Most of the deploy metadata can be reconstituted from other objects in the database or inferred from the files in the deploys, etc. However, the deploy metadata object contains a “pointer” to a “tree object” in our large distributed filesystem. Without this pointer we have no way of knowing what files are in the deploy (hence the 404s for affected pages).

Improving recovery no. 1: Logging more deploy metadata

Going forward we’re going to log this pointer whenever we set it on a deploy object. This will make it possible to reconstruct all recent deploys from our logs if needed.

One positive note during this incident, was that our database backup system is working well and we had no problems recovering our latest backup.

Improving recovery no. 2: Better internal documentation

However, it took us much longer than needed to realize that we have the ability to mount any database snapshot as a read-only database directly from our S3 backups and connect to that straight from our application servers.
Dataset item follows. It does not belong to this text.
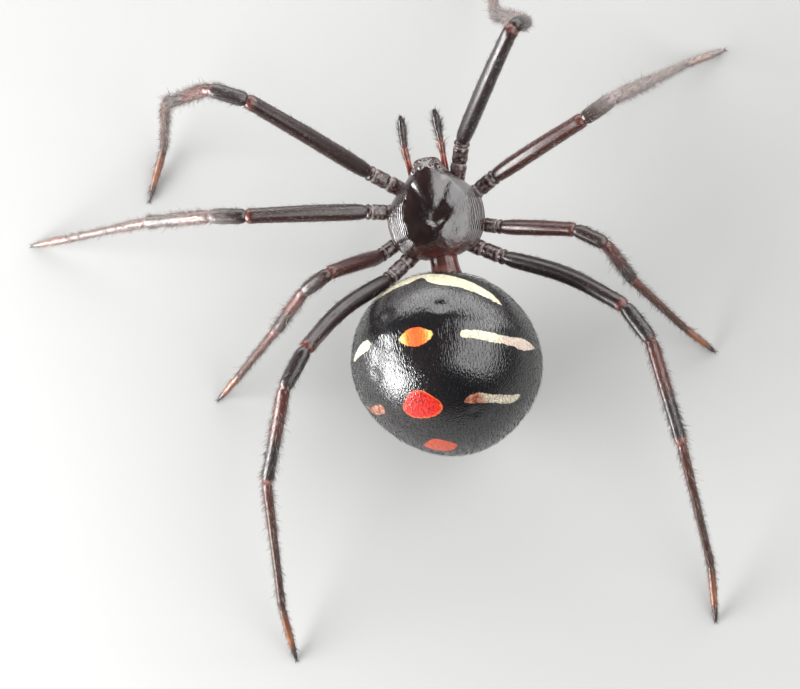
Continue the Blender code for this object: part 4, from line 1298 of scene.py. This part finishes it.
front_mask = fade(marks, spot_depth(degrees, *SPOT_FRONT), -0.06, 0.12)
glow = maths(marks, "DIVIDE", maths(marks, "SUBTRACT", x, SPOT_FRONT[0]), SPOT_FRONT[2])
wander = maths(marks, "MULTIPLY", maths(marks, "SUBTRACT", streaks, 0.5), 0.9)
glow = maths(marks, "ADD", maths(marks, "ABSOLUTE", glow), wander)
colour = blend(marks, front_mask, colour, ramp(marks, glow, SPOT_GLOW))
middle_spot = spot_depth(degrees, *SPOT_MIDDLE)
middle_mask = fade(marks, middle_spot, -0.06, 0.10)
red = blend(marks, maths(marks, "MULTIPLY", grains, 0.85), MARK_RED, RED_GRAIN)
red = blend(marks, fade(marks, middle_spot, 0.0, 0.28, 0.55, 0.0), red, MARK_ORANGE)
colour = blend(marks, middle_mask, colour, red)
rear_mask = fade(marks, spot_depth(degrees, *SPOT_REAR), -0.06, 0.10)
colour = blend(marks, rear_mask, colour, blend(marks, 0.60, red, DEEP_RED))
below = fade(marks, z, -0.35, -0.5)
halves = [fade(marks, spot_depth(y, *half), -0.08, 0.10) for half in HOURGLASS]
hourglass = maths(marks, "MULTIPLY", maths(marks, "MAXIMUM", *halves), below)
colour = blend(marks, hourglass, colour, red)
marked = band
for mask in (front_stripe, rear_stripe, front_mask, middle_mask, rear_mask, hourglass):
    marked = maths(marks, "MAXIMUM", marked, mask)
add_node(marks, "NodeGroupOutput", {0: colour, 1: marked})

sac, rows = add_ball("abdomen_skin", *ABDOMEN_MESH)
places = [vert.co.y for vert in sac.data.vertices]
bpy.ops.object.mode_set(mode="EDIT")
bpy.ops.mesh.select_mode(type="VERT")
for row in rows:
    along = places[row[0]]
    pick(sac, row)
    if along < 0:
        taper = 1 - REAR_TAPER * along ** 2
        bpy.ops.transform.resize(value=(taper, 1, taper), center_override=(0, along, 0))
    bpy.ops.transform.translate(value=(0, 0, 2 * FRONT_LIFT * along / ABDOMEN_SIZE[2]))
bpy.ops.mesh.select_all(action="SELECT")
bpy.ops.transform.resize(value=[0.5 * size for size in ABDOMEN_SIZE], center_override=(0, 0, 0))
bpy.ops.object.mode_set(mode="OBJECT")
for across, degrees_here, depth, reach in ABDOMEN_DENTS:
    for side in (-1, 1):
        place = abdomen_point(on_abdomen(side * across, degrees_here))
        press(sac, place, -depth * place.normalized(), reach)
settle(sac, ABDOMEN_STAND)
refine(sac, 0)
satin, tree, shader = new_material("abdomen_satin", IOR=1.36, Coat_Weight=0.9, Coat_Roughness=0.14)
marked = add_node(tree, "ShaderNodeGroup", node_tree=marks)
coordinates = add_node(tree, "ShaderNodeTexCoord").outputs["Object"]
along_body = add_node(tree, "ShaderNodeMapping", {
    "Vector": coordinates, "Location": placed(ABDOMEN_CENTRE), "Rotation": abdomen_turned.to_euler(),
    "Scale": [size * MM for size in LEATHER_GRAIN],
}, vector_type="TEXTURE").outputs[0]
bump = relief(tree, speckle(tree, 1500.0), WRINKLE_DEPTH)
bump = relief(tree, speckle(tree, 1.0, 1.0, along_body), LEATHER_DEPTH, bump)
rough = maths(tree, "MULTIPLY", marked.outputs["Marked"], 0.15)
rough = maths(tree, "ADD", uneven(tree, 3000.0, 0.15, 0.22), rough)
feed(tree, shader, Base_Color=marked.outputs["Color"], Roughness=rough, Normal=bump, Coat_Normal=bump)
finish_piece(sac, satin, "abdomen_black", "abdomen")

# Its coat: fine hairs that lie back along the body, in four pieces. Length and radius are in mm,
# and they stand off the skin by degrees. The shift and the spread make them uneven
ABDOMEN_HAIRS = 7600
ABDOMEN_COATS = 4
ABDOMEN_HAIR = {"length": 0.20, "radius": 0.0045, "stand": 22.0, "shift": 0.006, "spread": 0.16}
TIP_STAND = 0.25
draw = np.random.default_rng(HAIR_SEED + 60)
number = np.arange(ABDOMEN_HAIRS) + 0.5
height = 1 - 2 * number / ABDOMEN_HAIRS
turn = math.pi * (1 + 5 ** 0.5) * number
level = np.sqrt(1 - height ** 2)
ball = np.stack((level * np.cos(turn), height, level * np.sin(turn)), 1)
ball = unit(ball + draw.normal(0, ABDOMEN_HAIR["shift"], ball.shape))
roots = abdomen_rows(ball)
sideways = unit(np.cross(ball, (0.3, 1.0, 0.2)))
slopes = [abdomen_rows(unit(ball + 0.001 * way)) - roots for way in (sideways, np.cross(ball, sideways))]
out = unit(np.cross(*slopes))
out *= np.sign((out * ball).sum(1))[:, None]
back = np.array((0.0, -1.0, 0.0)) + draw.normal(0, ABDOMEN_HAIR["spread"], ball.shape)
lie = unit(back - out * (back * out).sum(1)[:, None])
lift = np.radians(ABDOMEN_HAIR["stand"] * draw.uniform(0.5, 1.5, ABDOMEN_HAIRS))[:, None]
to_world = np.array(abdomen_turned)
starts = unit(lie * np.cos(lift) + out * np.sin(lift)) @ to_world.T
ends = unit(lie * np.cos(TIP_STAND * lift) + out * np.sin(TIP_STAND * lift)) @ to_world.T
roots = (roots @ to_world.T) * MM + np.array(placed(ABDOMEN_CENTRE))
lengths = ABDOMEN_HAIR["length"] * MM * draw.uniform(0.7, 1.25, ABDOMEN_HAIRS)
thick = ABDOMEN_HAIR["radius"] * MM * draw.uniform(0.8, 1.2, ABDOMEN_HAIRS)
round_body = np.arctan2(ball[:, 0], ball[:, 2]) / (2 * math.pi) + 0.5
unwrap = np.stack((round_body, np.arccos(ball[:, 1]) / math.pi), 1)
abdomen_fur, tree, shader = new_material("abdomen_fur", IOR=1.35)
marked = add_node(tree, "ShaderNodeGroup", node_tree=marks)
tint = blend(tree, 0.35, marked.outputs["Color"], FUR_BLACK)
feed(tree, shader, Base_Color=tint, Roughness=uneven(tree, 9000.0, 0.16, 0.28))
for part in range(ABDOMEN_COATS):
    chosen = slice(part, None, ABDOMEN_COATS)
    rows = (row[chosen] for row in (roots, starts, ends, lengths, thick, unwrap))
    finish_piece(plant_hair("abdomen_hair_%d" % (part + 1), *rows), abdomen_fur, "abdomen_black")

# Spinnerets.
# Three pairs of short, blunt, jointed cones stand close together under the rear end, the front pair
# stoutest, on a low mound with a small tubercle behind. They are brown and glossy.
SPINNERET_AIM = (0.0, -0.66, -0.75)
# Each pair: its place across and along, its radius and length (mm), and its splay (degrees)
SPINNERETS = (
    ((0.15, 0.13), 0.105, 0.34, 14.0), ((0.055, -0.02), 0.055, 0.20, 4.0),
    ((0.14, -0.16), 0.085, 0.32, 16.0),
)
SPINNERET_PROFILE = (
    (0.0, 0.9), (0.12, 1.0), (0.55, 0.92), (0.62, 0.78), (0.68, 0.74), (0.92, 0.55), (1.0, 0.25),
)
SPINNERET_STEPS = 16
SPINNERET_SIDES = 14
# The mound and the tubercle: where they begin, their height and radius (mm), and how far their
# roundness has closed at the top
MOUND = ((0.0, 0.0, -0.06), 0.18, 0.34, 0.96)
TUBERCLE = ((0.0, -0.26, 0.02), 0.14, 0.08, 0.95)
DOME_STEPS = 8
MOUND_SIDES = 28


def draw_dome(foot, height, radius, closed, sides):
    """A low round dome that stands on its foot."""
    line = [Vector(foot) + Vector((0, 0, height * share)) for share in evenly(DOME_STEPS)]
    radii = [radius * math.sqrt(1 - (closed * share) ** 2) for share in evenly(DOME_STEPS)]
    return draw_out("dome", line, radii, sides)


aim = Vector(SPINNERET_AIM).normalized()
seat = abdomen_point(aim)
sideways = aim.orthogonal().normalized()
slopes = [abdomen_point((aim + 0.001 * way).normalized()) - seat for way in (sideways, aim.cross(sideways))]
facing = slopes[0].cross(slopes[1]).normalized()
rearward = (Vector((0, -1, 0)) - facing * facing.dot(Vector((0, -1, 0)))).normalized()
axes = Matrix((facing.cross(rearward), -rearward, facing)).transposed()
spinneret_stand = ABDOMEN_STAND @ Matrix.Translation(seat) @ axes.to_4x4()
cones = [draw_dome(*MOUND, MOUND_SIDES)]
for (across, along), radius, length, splay in SPINNERETS:
    radii = [radius * flowing(SPINNERET_PROFILE, share) for share in evenly(SPINNERET_STEPS)]
    for side in (-1, 1):
        tilt = Vector((side * math.sin(math.radians(splay)), 0, math.cos(math.radians(splay))))
        foot = Vector((side * across, along, 0.03))
        line = [foot + tilt * length * share for share in evenly(SPINNERET_STEPS)]
        cones.append(draw_out("cone", line, radii, SPINNERET_SIDES))
cones.append(draw_dome(*TUBERCLE, SPINNERET_SIDES))
cluster = join(cones, "spinneret_cluster")
settle(cluster, spinneret_stand)
refine(cluster, 1)
finish_piece(cluster, mouth_shell, "shell_brown", "spinnerets")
Had we realized this earlier we would not have wasted time waiting to recover a full dump of the deploy metadata and could have started the process of repairing the broken data a few moments after the incident began. Had this occurred after our planned disaster recovery exercise, we would no doubt have been able to react much faster.

Now we’re writing up extensive docs on how to granularly access data from any DB snapshot, and we’ll be increasing the rate with which we take snapshots, so we can cut down the time it would take to do partial data recovery at any time in the future.
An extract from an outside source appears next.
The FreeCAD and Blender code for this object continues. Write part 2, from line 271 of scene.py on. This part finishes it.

Improving recovery no. 3: Triggering Rebuilds

Currently our API and web UI allows users to trigger a new build on their main branch.
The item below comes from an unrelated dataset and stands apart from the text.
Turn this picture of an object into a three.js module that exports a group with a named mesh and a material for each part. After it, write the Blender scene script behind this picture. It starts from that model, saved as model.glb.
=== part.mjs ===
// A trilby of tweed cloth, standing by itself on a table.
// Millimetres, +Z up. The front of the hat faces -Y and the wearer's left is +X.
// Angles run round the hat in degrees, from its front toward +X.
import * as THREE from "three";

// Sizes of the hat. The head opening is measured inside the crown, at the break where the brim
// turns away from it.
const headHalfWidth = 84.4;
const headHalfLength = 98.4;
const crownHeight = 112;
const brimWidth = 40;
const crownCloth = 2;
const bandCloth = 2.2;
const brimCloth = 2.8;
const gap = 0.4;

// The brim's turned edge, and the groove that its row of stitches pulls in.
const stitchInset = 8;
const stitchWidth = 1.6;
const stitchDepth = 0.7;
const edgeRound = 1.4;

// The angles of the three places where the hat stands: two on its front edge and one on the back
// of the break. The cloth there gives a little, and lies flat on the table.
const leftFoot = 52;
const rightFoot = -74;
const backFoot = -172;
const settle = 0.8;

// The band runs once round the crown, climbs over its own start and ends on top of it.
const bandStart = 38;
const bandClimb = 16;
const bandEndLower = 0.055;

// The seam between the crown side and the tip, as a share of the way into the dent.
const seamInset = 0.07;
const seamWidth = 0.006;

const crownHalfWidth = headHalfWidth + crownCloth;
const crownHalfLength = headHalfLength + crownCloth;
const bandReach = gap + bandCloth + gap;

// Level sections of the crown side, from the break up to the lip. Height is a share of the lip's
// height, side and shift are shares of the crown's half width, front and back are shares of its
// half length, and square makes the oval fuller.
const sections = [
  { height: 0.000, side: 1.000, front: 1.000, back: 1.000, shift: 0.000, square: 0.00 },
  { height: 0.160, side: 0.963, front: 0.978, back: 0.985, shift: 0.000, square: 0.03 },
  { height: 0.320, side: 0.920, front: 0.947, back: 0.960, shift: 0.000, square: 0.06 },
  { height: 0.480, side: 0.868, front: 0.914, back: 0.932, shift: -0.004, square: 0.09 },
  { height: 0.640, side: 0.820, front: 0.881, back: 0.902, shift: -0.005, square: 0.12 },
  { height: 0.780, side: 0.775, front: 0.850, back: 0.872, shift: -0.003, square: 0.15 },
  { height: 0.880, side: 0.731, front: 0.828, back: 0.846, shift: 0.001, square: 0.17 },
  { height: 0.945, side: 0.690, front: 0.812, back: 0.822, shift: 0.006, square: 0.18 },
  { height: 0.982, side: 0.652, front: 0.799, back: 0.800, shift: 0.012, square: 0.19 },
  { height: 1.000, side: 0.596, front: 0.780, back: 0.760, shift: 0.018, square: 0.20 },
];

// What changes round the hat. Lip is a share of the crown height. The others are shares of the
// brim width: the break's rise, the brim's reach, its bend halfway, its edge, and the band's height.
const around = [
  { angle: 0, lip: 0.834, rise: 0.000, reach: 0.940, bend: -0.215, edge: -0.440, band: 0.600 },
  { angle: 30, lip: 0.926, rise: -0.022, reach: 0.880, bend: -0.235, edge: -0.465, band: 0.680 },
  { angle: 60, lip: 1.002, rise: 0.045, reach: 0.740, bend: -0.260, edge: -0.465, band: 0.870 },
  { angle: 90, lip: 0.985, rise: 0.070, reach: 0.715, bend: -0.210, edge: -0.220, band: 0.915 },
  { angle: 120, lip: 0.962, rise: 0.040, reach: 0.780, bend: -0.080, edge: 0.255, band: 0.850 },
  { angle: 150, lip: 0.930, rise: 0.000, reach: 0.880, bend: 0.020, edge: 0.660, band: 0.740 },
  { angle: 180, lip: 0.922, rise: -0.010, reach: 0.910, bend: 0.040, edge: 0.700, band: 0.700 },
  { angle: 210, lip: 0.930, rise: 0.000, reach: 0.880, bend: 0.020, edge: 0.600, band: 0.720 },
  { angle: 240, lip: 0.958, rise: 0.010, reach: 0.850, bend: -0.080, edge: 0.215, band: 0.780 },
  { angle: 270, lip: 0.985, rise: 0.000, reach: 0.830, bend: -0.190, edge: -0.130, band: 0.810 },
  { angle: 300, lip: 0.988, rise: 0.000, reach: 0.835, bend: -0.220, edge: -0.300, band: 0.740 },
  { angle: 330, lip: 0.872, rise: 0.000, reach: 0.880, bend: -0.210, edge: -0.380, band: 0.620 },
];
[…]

Being able to easily trigger a rerun of a specific build from the same Git commit, both through our UI and our API, has been a common feature request. We’re now going to push that to the front of the product roadmap, since it would also help in quickly rebuilding a specific deploy in the future.

Summary

Preventing human error is of course always hard but fortunately we have found a number of ways to better prevent something like this from happening ever again, and to recover faster if it should so anyway.